Von Michael Nienaber

Im Münchner Kriegsverbrecherprozess um Massaker in der Slowakei hat das Schwurgericht den Haftbefehl gegen den 86-jährigen Ladislav Niznansky aufgehoben. Nach rund neun Monaten Untersuchungshaft kam der wegen mehrfachen Mordes angeklagte Deutsche noch am Freitag frei.

"Ich habe immer gesagt, ich bin unschuldig" - der mutmaßliche Kriegsverbrecher Ladislav Niznansky mit seiner Ehefrau. (Foto: Foto: dpa)

Nach dem derzeitigen Stand der Verhandlung könne nicht mehr von einem dringenden Tatverdacht ausgegangen werden, sagte der Vorsitzende Richter Manfred Götzl. "Das bedeutet, dass Sie heute auf freien Fuß kommen", erklärte er an Niznansky gerichtet. Tatverdacht bestehe aber weiterhin.

Zusammen mit seiner Ehefrau verließ der mutmaßliche Kriegsverbrecher lächelnd den Gerichtssaal. "Ich habe von Anfang an gesagt, ich bin unschuldig", sagte Niznansky im Gespräch mit sueddeutsche.de.

Die Entlassung aus der Untersuchungshaft sei eine große Erleichterung, fügte er hinzu. Für ihn sei die Entscheidung des Richters ein Vorzeichen, dass nun doch noch alles gut ausgehen werde. Der gebürtige Slowake Niznansky ist seit 1996 deutscher Staatsbürger und feiert in neun Tagen seinen 87. Geburtstag.

Die Staatsanwaltschaft wirft Niznansky vor, als führendes Mitglied der Einheit "Edelweiß" Anfang 1945 für den Tod von 164 Zivilisten verantwortlich gewesen zu sein. Er selbst soll eigenhändig 20 Menschen erschossen haben.

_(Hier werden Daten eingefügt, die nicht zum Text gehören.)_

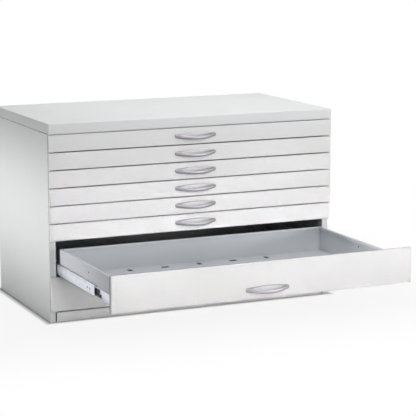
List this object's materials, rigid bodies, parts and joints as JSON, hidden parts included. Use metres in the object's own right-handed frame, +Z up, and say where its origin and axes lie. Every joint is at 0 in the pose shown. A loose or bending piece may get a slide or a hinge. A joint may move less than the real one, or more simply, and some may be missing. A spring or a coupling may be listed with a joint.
{
  "type": "plan chest",
  "caption": "Low wide steel plan chest with shallow and deep drawers on full-extension ball slides, one deep drawer pulled out.",
  "frame": {"origin": "on the floor, at the middle of the plinth strip's foot lip: X at the middle of the chest's width, Y 24.5 mm behind the closed drawer fronts' faces", "axes": "+X to the right seen from the front, +Y from the drawer fronts to the back, +Z up"},
  "size_m": [1.19, 1.306, 0.76],
  "materials": {
    "case_paint": "light grey powder coat, fine texture, semi-matt",
    "front_paint": "light grey powder coat, fine texture, semi-matt",
    "tray_paint": "light grey powder coat, slightly cooler than the case",
    "handle_metal": "satin silver",
    "slide_zinc": "bright zinc plate, rolled",
    "screw_zinc": "zinc plate",
    "black_plastic": "black moulded plastic"
  },
  "bodies": {
    "case": {"side_panel_left": "case_paint", "side_panel_right": "case_paint", "top_panel": "case_paint", "back_panel": "case_paint", "base_panel": "case_paint", "plinth_strip": "case_paint", "top_rails": "case_paint", "slide_uprights": "case_paint", "case_slide_rails": "slide_zinc", "slide_end_stops": "black_plastic", "slide_rivets": "screw_zinc", "back_panel_screws": "screw_zinc"},
    "drawer_1": {"drawer_1_tray": "tray_paint", "drawer_1_front": "front_paint", "drawer_1_handle": "handle_metal", "drawer_1_slide_rails": "slide_zinc", "drawer_1_release_levers": "black_plastic"},
    "drawer_1_middle": {"drawer_1_middle_rails": "slide_zinc"},
    "drawer_2": {"drawer_2_tray": "tray_paint", "drawer_2_front": "front_paint", "drawer_2_handle": "handle_metal", "drawer_2_slide_rails": "slide_zinc", "drawer_2_release_levers": "black_plastic"},
    "drawer_2_middle": {"drawer_2_middle_rails": "slide_zinc"},
    "drawer_3": {"drawer_3_tray": "tray_paint", "drawer_3_front": "front_paint", "drawer_3_handle": "handle_metal", "drawer_3_slide_rails": "slide_zinc", "drawer_3_release_levers": "black_plastic"},
    "drawer_3_middle": {"drawer_3_middle_rails": "slide_zinc"},
    "drawer_4": {"drawer_4_tray": "tray_paint", "drawer_4_front": "front_paint", "drawer_4_handle": "handle_metal", "drawer_4_slide_rails": "slide_zinc", "drawer_4_release_levers": "black_plastic"},
    "drawer_4_middle": {"drawer_4_middle_rails": "slide_zinc"},
    "drawer_5": {"drawer_5_tray": "tray_paint", "drawer_5_front": "front_paint", "drawer_5_handle": "handle_metal", "drawer_5_slide_rails": "slide_zinc", "drawer_5_release_levers": "black_plastic"},
    "drawer_5_middle": {"drawer_5_middle_rails": "slide_zinc"},
    "drawer_6": {"drawer_6_tray": "tray_paint", "drawer_6_front": "front_paint", "drawer_6_handle": "handle_metal", "drawer_6_slide_rails": "slide_zinc", "drawer_6_release_levers": "black_plastic"},
    "drawer_6_middle": {"drawer_6_middle_rails": "slide_zinc"},
    "drawer_7": {"drawer_7_tray": "tray_paint", "drawer_7_front": "front_paint", "drawer_7_handle": "handle_metal", "drawer_7_slide_rails": "slide_zinc", "drawer_7_release_levers": "black_plastic"},
    "drawer_7_middle": {"drawer_7_middle_rails": "slide_zinc"},
    "drawer_8": {"drawer_8_tray": "tray_paint", "drawer_8_front": "front_paint", "drawer_8_handle": "handle_metal", "drawer_8_slide_rails": "slide_zinc", "drawer_8_release_levers": "black_plastic"},
    "drawer_8_middle": {"drawer_8_middle_rails": "slide_zinc"}
  },
  "joints": [
    {"name": "drawer_1_slide", "type": "slide", "parent": "case", "child": "drawer_1", "axis": [0, -1, 0], "range_m": [0, 0.63]},
    {"name": "drawer_1_middle_slide", "type": "slide", "parent": "case", "child": "drawer_1_middle", "axis": [0, -1, 0], "range_m": [0, 0.4095]},
    {"name": "drawer_2_slide", "type": "slide", "parent": "case", "child": "drawer_2", "axis": [0, -1, 0], "range_m": [0, 0.63]},
    {"name": "drawer_2_middle_slide", "type": "slide", "parent": "case", "child": "drawer_2_middle", "axis": [0, -1, 0], "range_m": [0, 0.4095]},
    {"name": "drawer_3_slide", "type": "slide", "parent": "case", "child": "drawer_3", "axis": [0, -1, 0], "range_m": [0, 0.63]},
    {"name": "drawer_3_middle_slide", "type": "slide", "parent": "case", "child": "drawer_3_middle", "axis": [0, -1, 0], "range_m": [0, 0.4095]},
    {"name": "drawer_4_slide", "type": "slide", "parent": "case", "child": "drawer_4", "axis": [0, -1, 0], "range_m": [0, 0.63]},
    {"name": "drawer_4_middle_slide", "type": "slide", "parent": "case", "child": "drawer_4_middle", "axis": [0, -1, 0], "range_m": [0, 0.4095]},
    {"name": "drawer_5_slide", "type": "slide", "parent": "case", "child": "drawer_5", "axis": [0, -1, 0], "range_m": [0, 0.63]},
    {"name": "drawer_5_middle_slide", "type": "slide", "parent": "case", "child": "drawer_5_middle", "axis": [0, -1, 0], "range_m": [0, 0.4095]},
    {"name": "drawer_6_slide", "type": "slide", "parent": "case", "child": "drawer_6", "axis": [0, -1, 0], "range_m": [0, 0.63]},
    {"name": "drawer_6_middle_slide", "type": "slide", "parent": "case", "child": "drawer_6_middle", "axis": [0, -1, 0], "range_m": [0, 0.4095]},
    {"name": "drawer_7_slide", "type": "slide", "parent": "case", "child": "drawer_7", "axis": [0, -1, 0], "range_m": [-0.63, 0]},
    {"name": "drawer_7_middle_slide", "type": "slide", "parent": "case", "child": "drawer_7_middle", "axis": [0, -1, 0], "range_m": [-0.4095, 0]},
    {"name": "drawer_8_slide", "type": "slide", "parent": "case", "child": "drawer_8", "axis": [0, -1, 0], "range_m": [0, 0.63]},
    {"name": "drawer_8_middle_slide", "type": "slide", "parent": "case", "child": "drawer_8_middle", "axis": [0, -1, 0], "range_m": [0, 0.4095]}
  ],
  "couplings": [
    {"joint": "drawer_1_middle_slide", "follows": "drawer_1_slide", "ratio": 0.65},
    {"joint": "drawer_2_middle_slide", "follows": "drawer_2_slide", "ratio": 0.65},
    {"joint": "drawer_3_middle_slide", "follows": "drawer_3_slide", "ratio": 0.65},
    {"joint": "drawer_4_middle_slide", "follows": "drawer_4_slide", "ratio": 0.65},
    {"joint": "drawer_5_middle_slide", "follows": "drawer_5_slide", "ratio": 0.65},
    {"joint": "drawer_6_middle_slide", "follows": "drawer_6_slide", "ratio": 0.65},
    {"joint": "drawer_7_middle_slide", "follows": "drawer_7_slide", "ratio": 0.65},
    {"joint": "drawer_8_middle_slide", "follows": "drawer_8_slide", "ratio": 0.65}
  ]
}
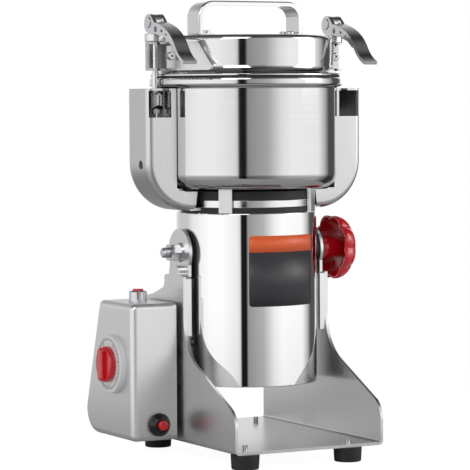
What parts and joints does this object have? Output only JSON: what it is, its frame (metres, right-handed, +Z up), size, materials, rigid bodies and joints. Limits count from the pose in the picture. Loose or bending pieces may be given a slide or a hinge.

Unter den Opfern befand sich auch eine Gruppe jüdischer Flüchtlinge.

Der Hauptbelastungszeuge Jan Repasky, der damals der Einheit angehörte, hatte allerdings vor Gericht widersprüchliche Aussagen gemacht. Bei seiner mehrtägigen Befragung verwechselte der Slowake immer wieder Namen und Orte. Ein Gerichtspsychologe attestierte dem 79-jährigen Kronzeugen Erinnerungslücken auf Grund seines hohen Alters.

Richter Götzl sagte am Freitag, Repasky habe auch seine vorherigen Aussagen nicht aufrechterhalten, wonach er selbst gesehen habe, dass Niznansky eigenhändig 20 Menschen getötet habe.

Niznansky hatte während der Verhandlung immer wieder seine Unschuld beteuert. Ein tschechoslowakisches Gericht hatte ihn dagegen 1962 in Abwesenheit zum Tode verurteilt. Damalige Mitangeklagte sagten jedoch, dass Aussagen und Geständnisse erpresst worden seien.

Niznanskys Verteidiger Steffen Ufer sprach am Freitag von einer Signalwirkung für den Prozessausgang. Er rechne mit einem klaren Freispruch für seinen Mandanten. "Am Ende werden wir feststellen: Wenn nicht mehr Wahrheit zu finden ist, stößt auch die Justiz an ihre Grenzen", sagte Ufer mit Hinblick auf die Schwierigkeit, NS-Gräultaten 60 Jahre nach Ende des Zweiten Weltkrieges aufzuklären.

Staatsanwalt Konstantin Kuchenbauer verwies jedoch darauf, dass die Beweisaufnahme noch lange nicht abgeschlossen sei. Die Aufhebung des Haftbefehls sei daher nur eine Momentaufnahme. "Ich persönlich schließe nicht aus, dass sich der Prozess noch bis ins nächste Jahr hinziehen wird", sagte Kuchenbauer.

Urspünglich war der 29. Oktober als letzter Verhandlungstermin angesetzt worden. Aufgrund der schwierigen Rahmenbedingungen wie der Entfernung von slowakischen und tschechischen Zeugen sowie der lange zurückliegenden Tatzeit der Massaker ist mit einem Richterspruch nun erst frühestens im November zu rechnen.